All of the material below is to be returned exactly.

## START GIVEN MATERIAL

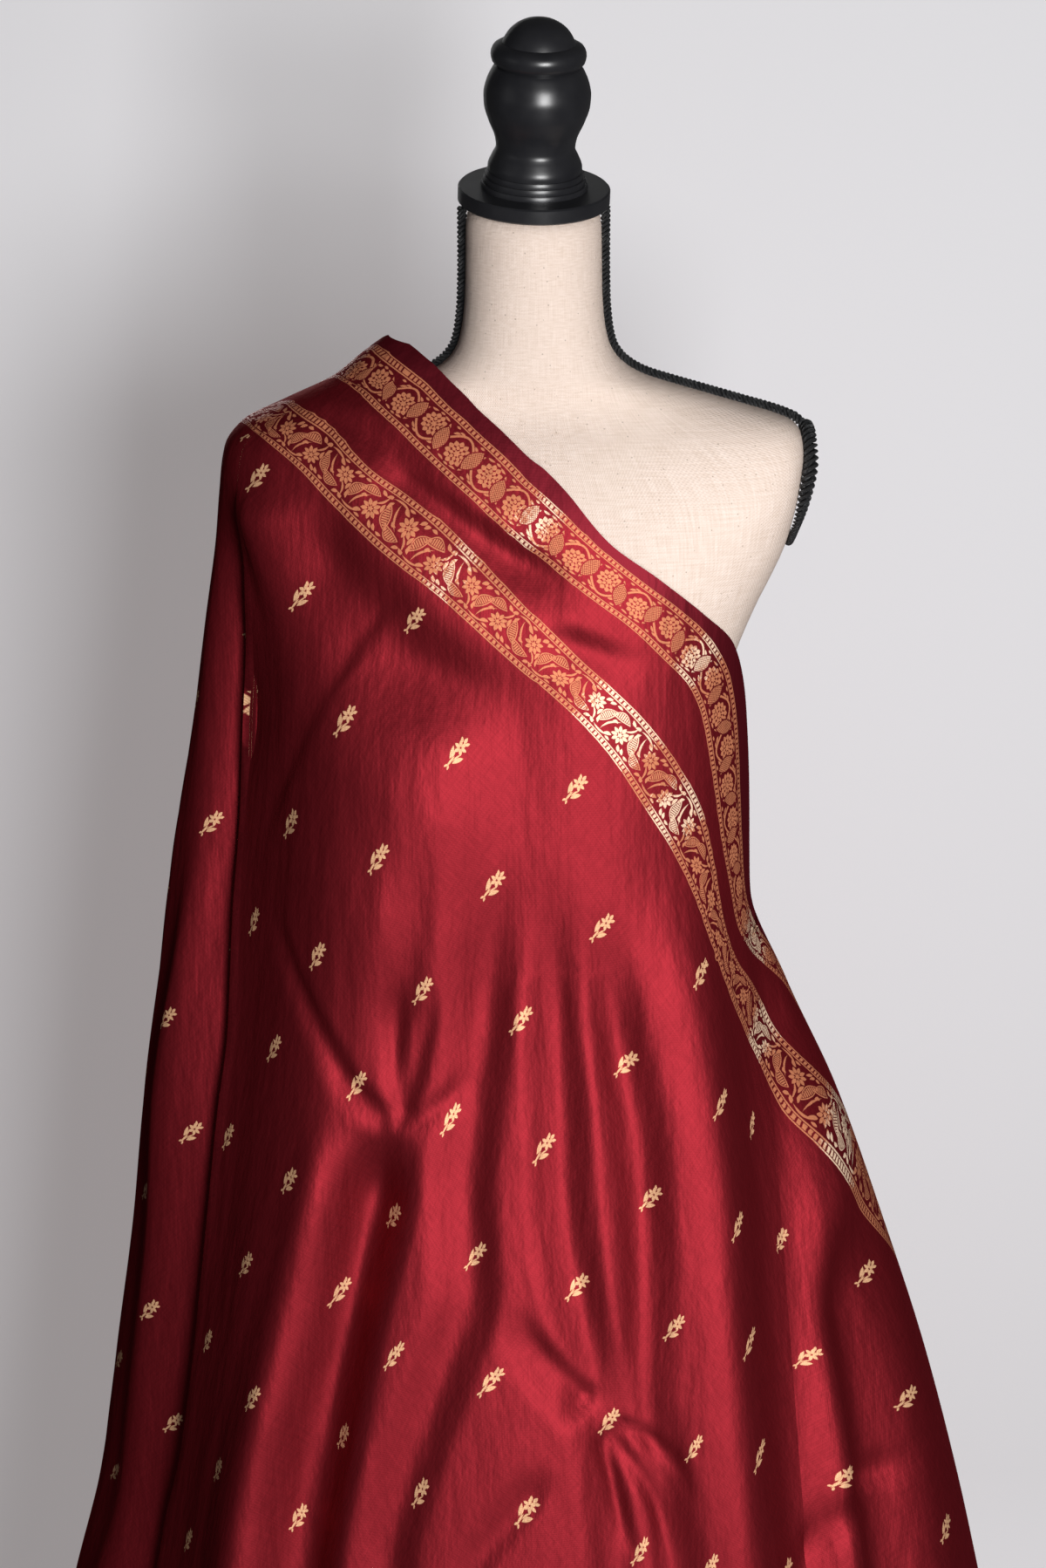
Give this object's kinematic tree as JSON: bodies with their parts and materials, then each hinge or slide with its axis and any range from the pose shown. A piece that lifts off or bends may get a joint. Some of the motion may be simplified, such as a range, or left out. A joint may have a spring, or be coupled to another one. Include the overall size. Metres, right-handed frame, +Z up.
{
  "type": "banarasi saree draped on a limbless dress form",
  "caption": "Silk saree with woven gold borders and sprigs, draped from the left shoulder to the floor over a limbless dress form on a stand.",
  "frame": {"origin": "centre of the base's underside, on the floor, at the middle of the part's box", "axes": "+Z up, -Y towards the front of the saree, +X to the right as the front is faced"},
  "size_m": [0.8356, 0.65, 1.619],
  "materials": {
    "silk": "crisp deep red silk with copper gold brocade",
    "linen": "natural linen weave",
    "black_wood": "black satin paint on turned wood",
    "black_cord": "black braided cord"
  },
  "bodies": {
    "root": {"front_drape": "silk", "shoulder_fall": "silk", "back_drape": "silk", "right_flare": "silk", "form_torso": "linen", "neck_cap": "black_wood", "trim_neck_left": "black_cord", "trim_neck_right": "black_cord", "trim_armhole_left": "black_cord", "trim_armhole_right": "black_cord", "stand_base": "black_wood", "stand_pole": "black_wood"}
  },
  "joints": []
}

## END GIVEN MATERIAL

RESPONSE:
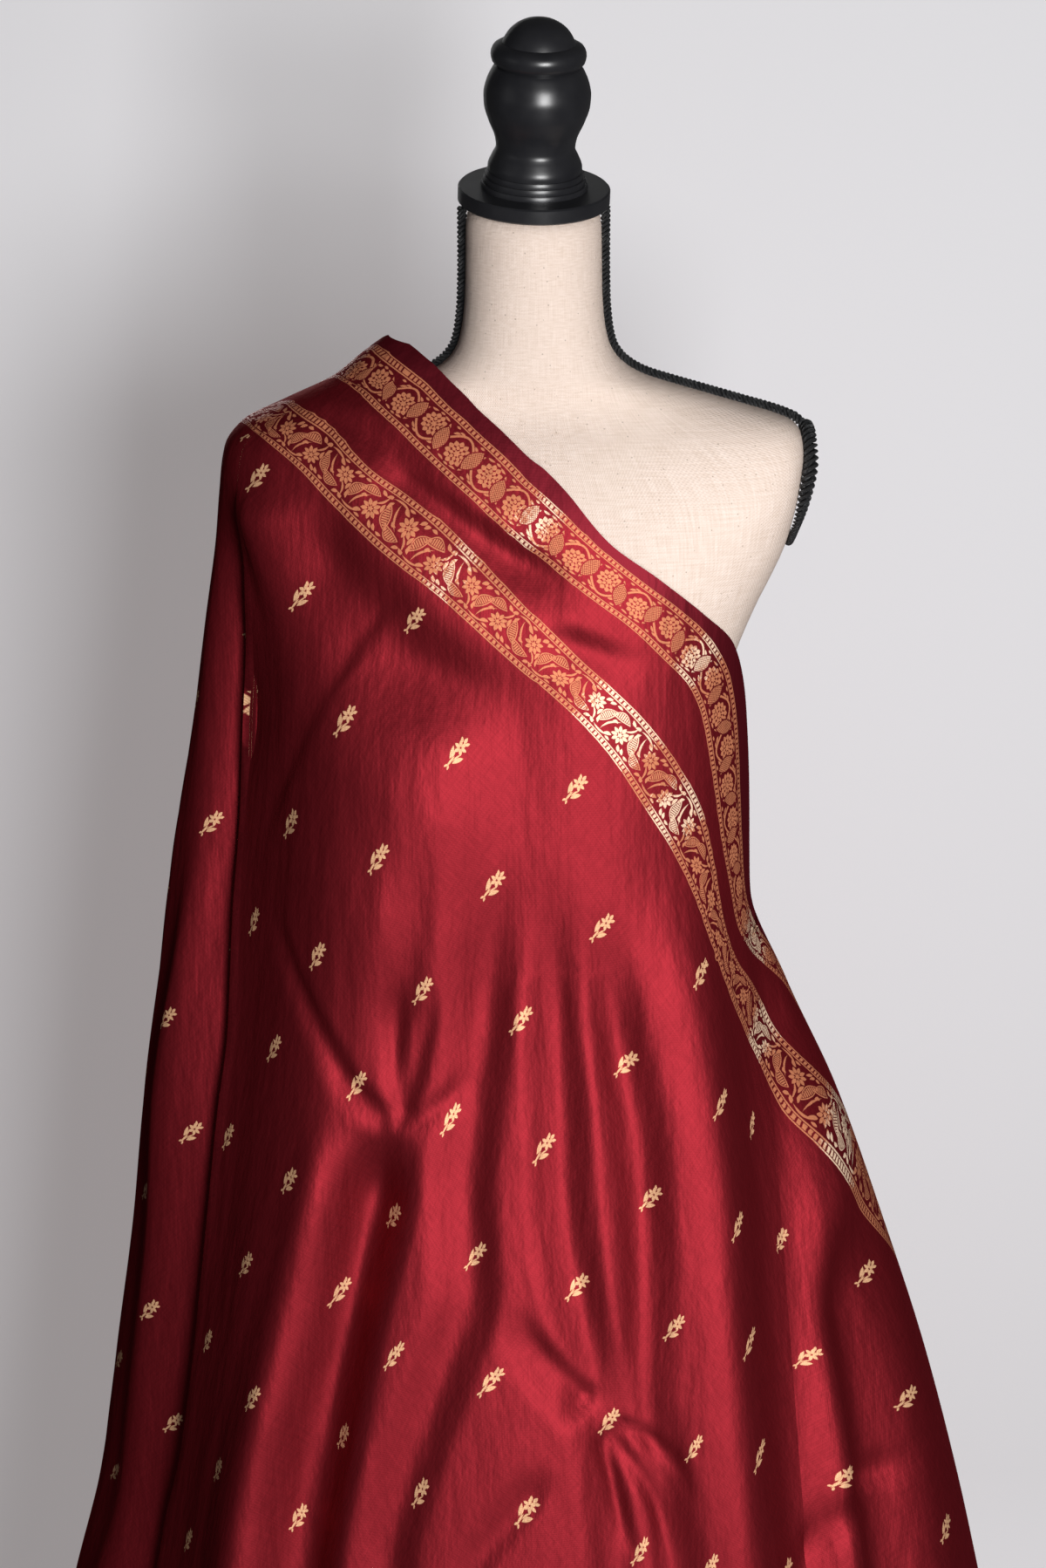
Give this object's kinematic tree as JSON: bodies with their parts and materials, then each hinge or slide with its axis and any range from the pose shown. A piece that lifts off or bends may get a joint. Some of the motion may be simplified, such as a range, or left out. A joint may have a spring, or be coupled to another one. Include the overall size. Metres, right-handed frame, +Z up.
{
  "type": "banarasi saree draped on a limbless dress form",
  "caption": "Silk saree with woven gold borders and sprigs, draped from the left shoulder to the floor over a limbless dress form on a stand.",
  "frame": {"origin": "centre of the base's underside, on the floor, at the middle of the part's box", "axes": "+Z up, -Y towards the front of the saree, +X to the right as the front is faced"},
  "size_m": [0.8356, 0.65, 1.619],
  "materials": {
    "silk": "crisp deep red silk with copper gold brocade",
    "linen": "natural linen weave",
    "black_wood": "black satin paint on turned wood",
    "black_cord": "black braided cord"
  },
  "bodies": {
    "root": {"front_drape": "silk", "shoulder_fall": "silk", "back_drape": "silk", "right_flare": "silk", "form_torso": "linen", "neck_cap": "black_wood", "trim_neck_left": "black_cord", "trim_neck_right": "black_cord", "trim_armhole_left": "black_cord", "trim_armhole_right": "black_cord", "stand_base": "black_wood", "stand_pole": "black_wood"}
  },
  "joints": []
}